# What is expected
Copy verbatim the block of lines in the entries below whose first line contains "const polishingPad = new THREE.Group();" and whose last line contains "low, high = Vector((1e9,)". Leave out all other lines.

# Extracted entries
#####

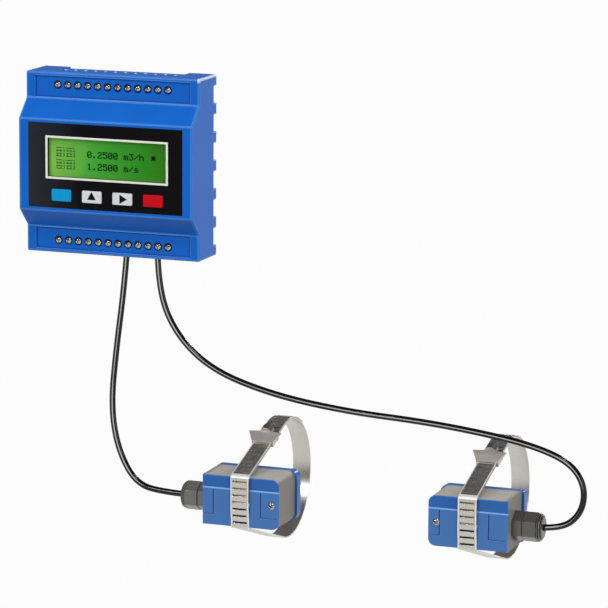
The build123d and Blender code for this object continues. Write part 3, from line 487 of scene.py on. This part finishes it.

#####

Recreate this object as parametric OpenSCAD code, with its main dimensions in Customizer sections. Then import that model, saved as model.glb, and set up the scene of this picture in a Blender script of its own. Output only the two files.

#####

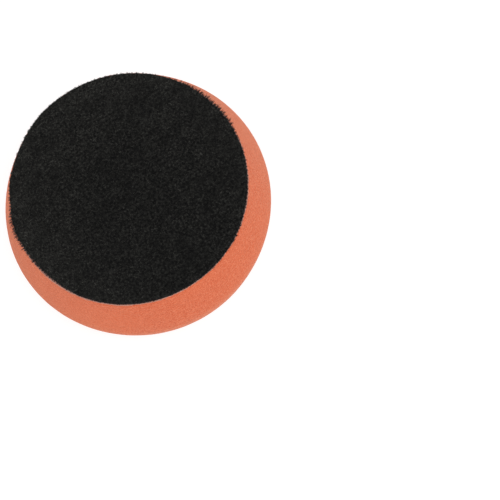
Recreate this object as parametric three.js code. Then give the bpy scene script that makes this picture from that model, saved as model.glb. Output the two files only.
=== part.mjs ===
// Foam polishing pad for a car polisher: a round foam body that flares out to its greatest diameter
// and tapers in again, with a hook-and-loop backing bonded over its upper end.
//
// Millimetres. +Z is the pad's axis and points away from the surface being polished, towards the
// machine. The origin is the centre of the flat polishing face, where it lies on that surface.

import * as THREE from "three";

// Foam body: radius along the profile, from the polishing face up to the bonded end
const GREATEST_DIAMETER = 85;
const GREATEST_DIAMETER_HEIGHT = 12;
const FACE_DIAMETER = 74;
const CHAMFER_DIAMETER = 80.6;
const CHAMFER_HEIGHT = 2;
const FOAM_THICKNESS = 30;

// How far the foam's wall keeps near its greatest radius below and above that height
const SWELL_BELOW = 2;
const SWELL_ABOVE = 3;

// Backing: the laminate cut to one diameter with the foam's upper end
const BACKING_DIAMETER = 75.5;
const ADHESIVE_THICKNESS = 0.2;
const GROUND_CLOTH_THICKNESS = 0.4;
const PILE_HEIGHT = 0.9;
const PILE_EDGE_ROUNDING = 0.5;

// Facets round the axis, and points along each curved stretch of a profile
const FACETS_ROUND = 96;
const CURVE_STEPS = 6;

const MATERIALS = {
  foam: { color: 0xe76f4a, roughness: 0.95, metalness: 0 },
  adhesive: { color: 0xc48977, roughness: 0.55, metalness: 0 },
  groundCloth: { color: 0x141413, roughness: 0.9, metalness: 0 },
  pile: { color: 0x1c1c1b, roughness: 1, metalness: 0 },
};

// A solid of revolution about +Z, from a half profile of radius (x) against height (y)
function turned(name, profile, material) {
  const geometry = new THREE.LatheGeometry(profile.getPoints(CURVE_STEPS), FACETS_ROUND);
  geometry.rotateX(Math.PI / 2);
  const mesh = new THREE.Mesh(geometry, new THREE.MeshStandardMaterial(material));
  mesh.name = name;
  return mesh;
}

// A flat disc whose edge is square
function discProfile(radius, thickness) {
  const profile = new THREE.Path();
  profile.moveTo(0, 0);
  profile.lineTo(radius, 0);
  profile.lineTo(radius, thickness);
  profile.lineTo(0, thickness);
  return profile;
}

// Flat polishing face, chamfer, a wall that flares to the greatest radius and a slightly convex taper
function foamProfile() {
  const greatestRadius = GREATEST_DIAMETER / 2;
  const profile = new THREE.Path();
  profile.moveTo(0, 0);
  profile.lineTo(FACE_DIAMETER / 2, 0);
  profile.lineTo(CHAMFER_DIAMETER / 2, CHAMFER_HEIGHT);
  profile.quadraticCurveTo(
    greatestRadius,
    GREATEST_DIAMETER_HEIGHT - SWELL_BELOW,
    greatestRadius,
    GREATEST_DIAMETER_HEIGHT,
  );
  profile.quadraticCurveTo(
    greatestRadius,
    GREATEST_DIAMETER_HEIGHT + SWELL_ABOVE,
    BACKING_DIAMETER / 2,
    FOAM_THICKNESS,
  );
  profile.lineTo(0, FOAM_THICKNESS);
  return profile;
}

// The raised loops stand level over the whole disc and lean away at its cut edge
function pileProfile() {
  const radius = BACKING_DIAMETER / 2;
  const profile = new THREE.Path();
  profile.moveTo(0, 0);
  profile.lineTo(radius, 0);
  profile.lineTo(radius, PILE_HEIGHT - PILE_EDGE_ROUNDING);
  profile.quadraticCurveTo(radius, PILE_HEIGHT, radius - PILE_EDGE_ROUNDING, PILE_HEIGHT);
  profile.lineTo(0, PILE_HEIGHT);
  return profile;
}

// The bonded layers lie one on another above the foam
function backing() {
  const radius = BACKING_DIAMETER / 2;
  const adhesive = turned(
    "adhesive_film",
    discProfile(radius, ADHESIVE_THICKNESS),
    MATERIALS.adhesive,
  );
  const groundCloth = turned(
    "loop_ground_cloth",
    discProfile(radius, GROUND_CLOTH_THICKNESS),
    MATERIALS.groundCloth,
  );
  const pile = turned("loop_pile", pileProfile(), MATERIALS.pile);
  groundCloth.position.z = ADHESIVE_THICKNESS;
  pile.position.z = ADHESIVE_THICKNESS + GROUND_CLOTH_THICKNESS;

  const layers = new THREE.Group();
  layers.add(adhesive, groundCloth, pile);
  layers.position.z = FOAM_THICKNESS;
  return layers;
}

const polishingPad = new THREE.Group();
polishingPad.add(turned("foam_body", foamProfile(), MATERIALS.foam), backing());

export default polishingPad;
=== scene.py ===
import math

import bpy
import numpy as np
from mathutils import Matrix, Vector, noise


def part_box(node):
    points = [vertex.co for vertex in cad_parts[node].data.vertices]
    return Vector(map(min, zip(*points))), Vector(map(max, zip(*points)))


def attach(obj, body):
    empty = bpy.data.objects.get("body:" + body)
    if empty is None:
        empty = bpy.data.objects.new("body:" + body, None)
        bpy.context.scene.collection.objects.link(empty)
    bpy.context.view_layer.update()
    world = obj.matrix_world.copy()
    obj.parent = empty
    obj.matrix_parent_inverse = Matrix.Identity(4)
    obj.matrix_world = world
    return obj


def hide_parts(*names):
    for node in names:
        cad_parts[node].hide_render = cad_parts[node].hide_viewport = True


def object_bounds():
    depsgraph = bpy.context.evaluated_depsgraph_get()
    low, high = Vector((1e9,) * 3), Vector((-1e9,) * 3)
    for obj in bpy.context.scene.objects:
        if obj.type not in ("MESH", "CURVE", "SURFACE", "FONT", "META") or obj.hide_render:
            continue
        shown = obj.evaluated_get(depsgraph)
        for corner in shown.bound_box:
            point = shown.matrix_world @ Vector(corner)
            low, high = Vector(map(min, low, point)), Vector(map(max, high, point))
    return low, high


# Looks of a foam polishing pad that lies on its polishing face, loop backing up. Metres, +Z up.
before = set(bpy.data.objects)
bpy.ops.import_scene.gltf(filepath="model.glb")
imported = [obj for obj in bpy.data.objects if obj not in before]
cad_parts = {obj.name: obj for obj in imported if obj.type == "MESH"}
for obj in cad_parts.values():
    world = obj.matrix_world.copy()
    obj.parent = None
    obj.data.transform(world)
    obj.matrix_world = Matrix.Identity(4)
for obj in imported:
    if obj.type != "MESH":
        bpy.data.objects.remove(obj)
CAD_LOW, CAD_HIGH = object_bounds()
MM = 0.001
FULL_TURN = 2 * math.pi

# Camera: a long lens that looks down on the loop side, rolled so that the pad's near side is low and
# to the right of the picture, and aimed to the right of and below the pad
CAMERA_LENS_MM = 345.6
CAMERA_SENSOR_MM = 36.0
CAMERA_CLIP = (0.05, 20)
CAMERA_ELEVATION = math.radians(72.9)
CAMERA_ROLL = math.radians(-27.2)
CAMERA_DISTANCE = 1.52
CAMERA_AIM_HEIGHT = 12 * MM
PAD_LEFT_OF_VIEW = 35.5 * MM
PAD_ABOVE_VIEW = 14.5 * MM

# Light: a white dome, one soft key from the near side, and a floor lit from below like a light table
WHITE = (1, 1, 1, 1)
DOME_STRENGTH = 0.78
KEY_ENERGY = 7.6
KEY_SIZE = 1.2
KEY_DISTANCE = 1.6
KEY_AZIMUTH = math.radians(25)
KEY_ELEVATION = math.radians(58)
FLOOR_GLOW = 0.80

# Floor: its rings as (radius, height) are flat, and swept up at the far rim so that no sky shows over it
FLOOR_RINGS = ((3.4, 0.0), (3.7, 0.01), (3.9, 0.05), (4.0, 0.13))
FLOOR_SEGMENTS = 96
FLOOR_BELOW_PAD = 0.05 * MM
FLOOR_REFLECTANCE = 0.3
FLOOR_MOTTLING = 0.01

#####

# Solution below
const polishingPad = new THREE.Group();
polishingPad.add(turned("foam_body", foamProfile(), MATERIALS.foam), backing());

export default polishingPad;
=== scene.py ===
import math

import bpy
import numpy as np
from mathutils import Matrix, Vector, noise


def part_box(node):
    points = [vertex.co for vertex in cad_parts[node].data.vertices]
    return Vector(map(min, zip(*points))), Vector(map(max, zip(*points)))


def attach(obj, body):
    empty = bpy.data.objects.get("body:" + body)
    if empty is None:
        empty = bpy.data.objects.new("body:" + body, None)
        bpy.context.scene.collection.objects.link(empty)
    bpy.context.view_layer.update()
    world = obj.matrix_world.copy()
    obj.parent = empty
    obj.matrix_parent_inverse = Matrix.Identity(4)
    obj.matrix_world = world
    return obj


def hide_parts(*names):
    for node in names:
        cad_parts[node].hide_render = cad_parts[node].hide_viewport = True


def object_bounds():
    depsgraph = bpy.context.evaluated_depsgraph_get()
    low, high = Vector((1e9,) * 3), Vector((-1e9,) * 3)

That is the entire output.